"I write in particularly precise images, so that I see it phrase by phrase. If there's anything I understand about (myself), it's the visual orientation, and the sound of the words on the ears."
While sitting on a Greyhound bus that was inching through traffic in Lake Placid, New York, J. Rufus Caleb (b. 1948) was reading a book on slavery in the United States. In his Pew Fellowship application, he wrote, "I put down the book, look out the window, and see what I know is a slave coffle walking along beside the bus. The image is strong enough, for a few seconds, to see down there on the road a tired shuffling line of enslaved Africans." This image led him to create an eight-minute play entitled, Slave Coffle w/ Observer. Caleb describes himself as a writer of "quirky theater pieces" that are highly personal in vision and presentation. He strives to create theater experiences that are "as visceral as they are intellectual." In addition to writing for the theater, Caleb has also written extensively for radio and television.

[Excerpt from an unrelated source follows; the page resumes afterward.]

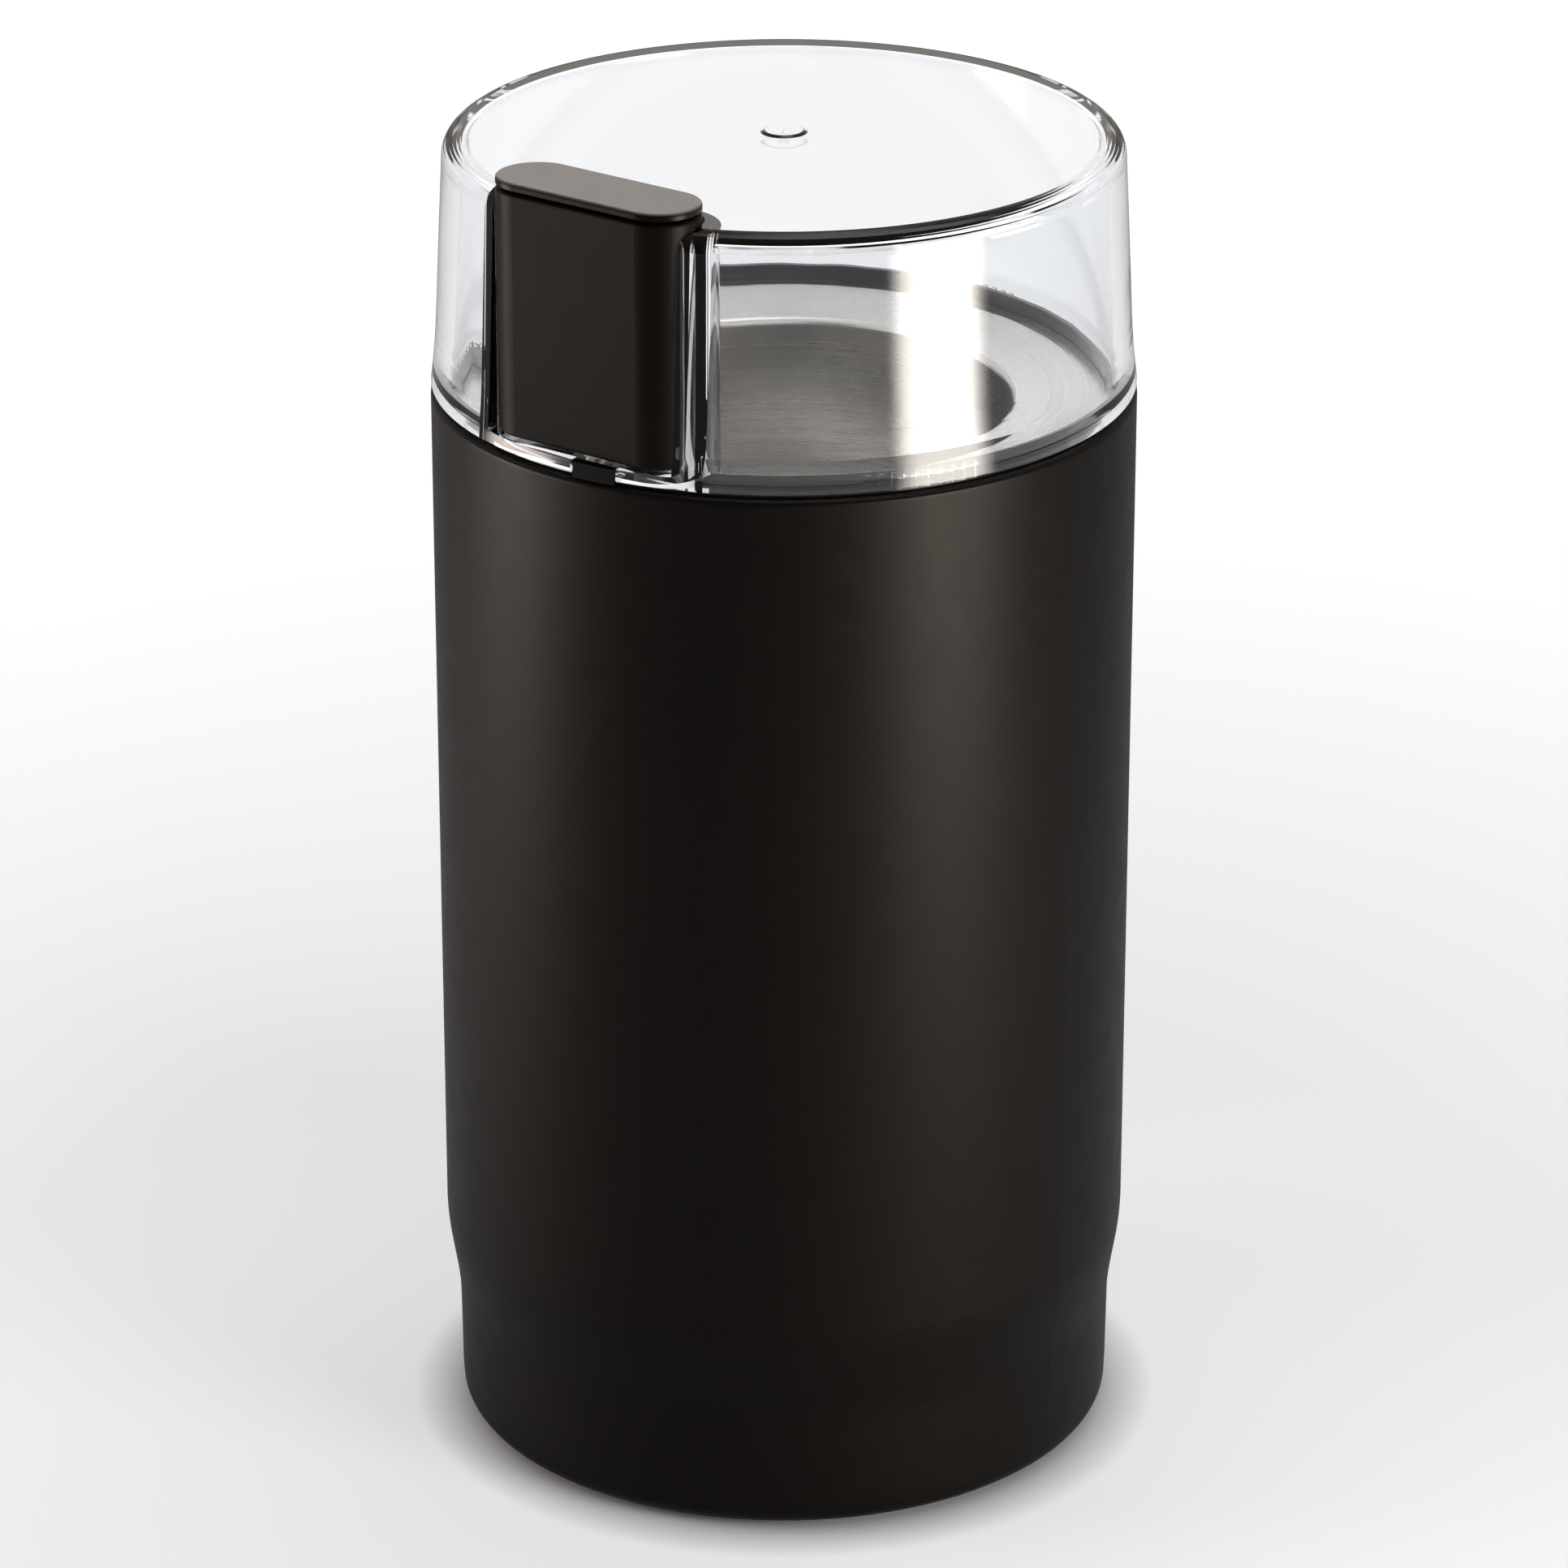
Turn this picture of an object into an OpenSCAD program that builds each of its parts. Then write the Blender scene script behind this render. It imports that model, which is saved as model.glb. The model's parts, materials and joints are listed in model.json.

Caleb's plays have been produced by Theatre Double, Philadelphia; Playwrights Theatre of New Jersey, Madison, NJ; People's Light & Theatre, Malvern, PA, and Actor's Theatre of Louisville, KY. Caleb has also written a quartet of radio plays for WNYCs Radio Stage. His work The Devil and Uncle Asa received a Special Achievement Award from the National Federation of Community Broadcasters. In addition to this award, he has also received numerous other honors, some of which include fellowships from the Pennsylvania Council on the Arts, a National Endowment for the Arts grant in Audio Production, and grants from the Samuel S. Fels Fund and the Pennsylvania Humanities Council. Caleb teaches in the theater program at the Community College of Philadelphia.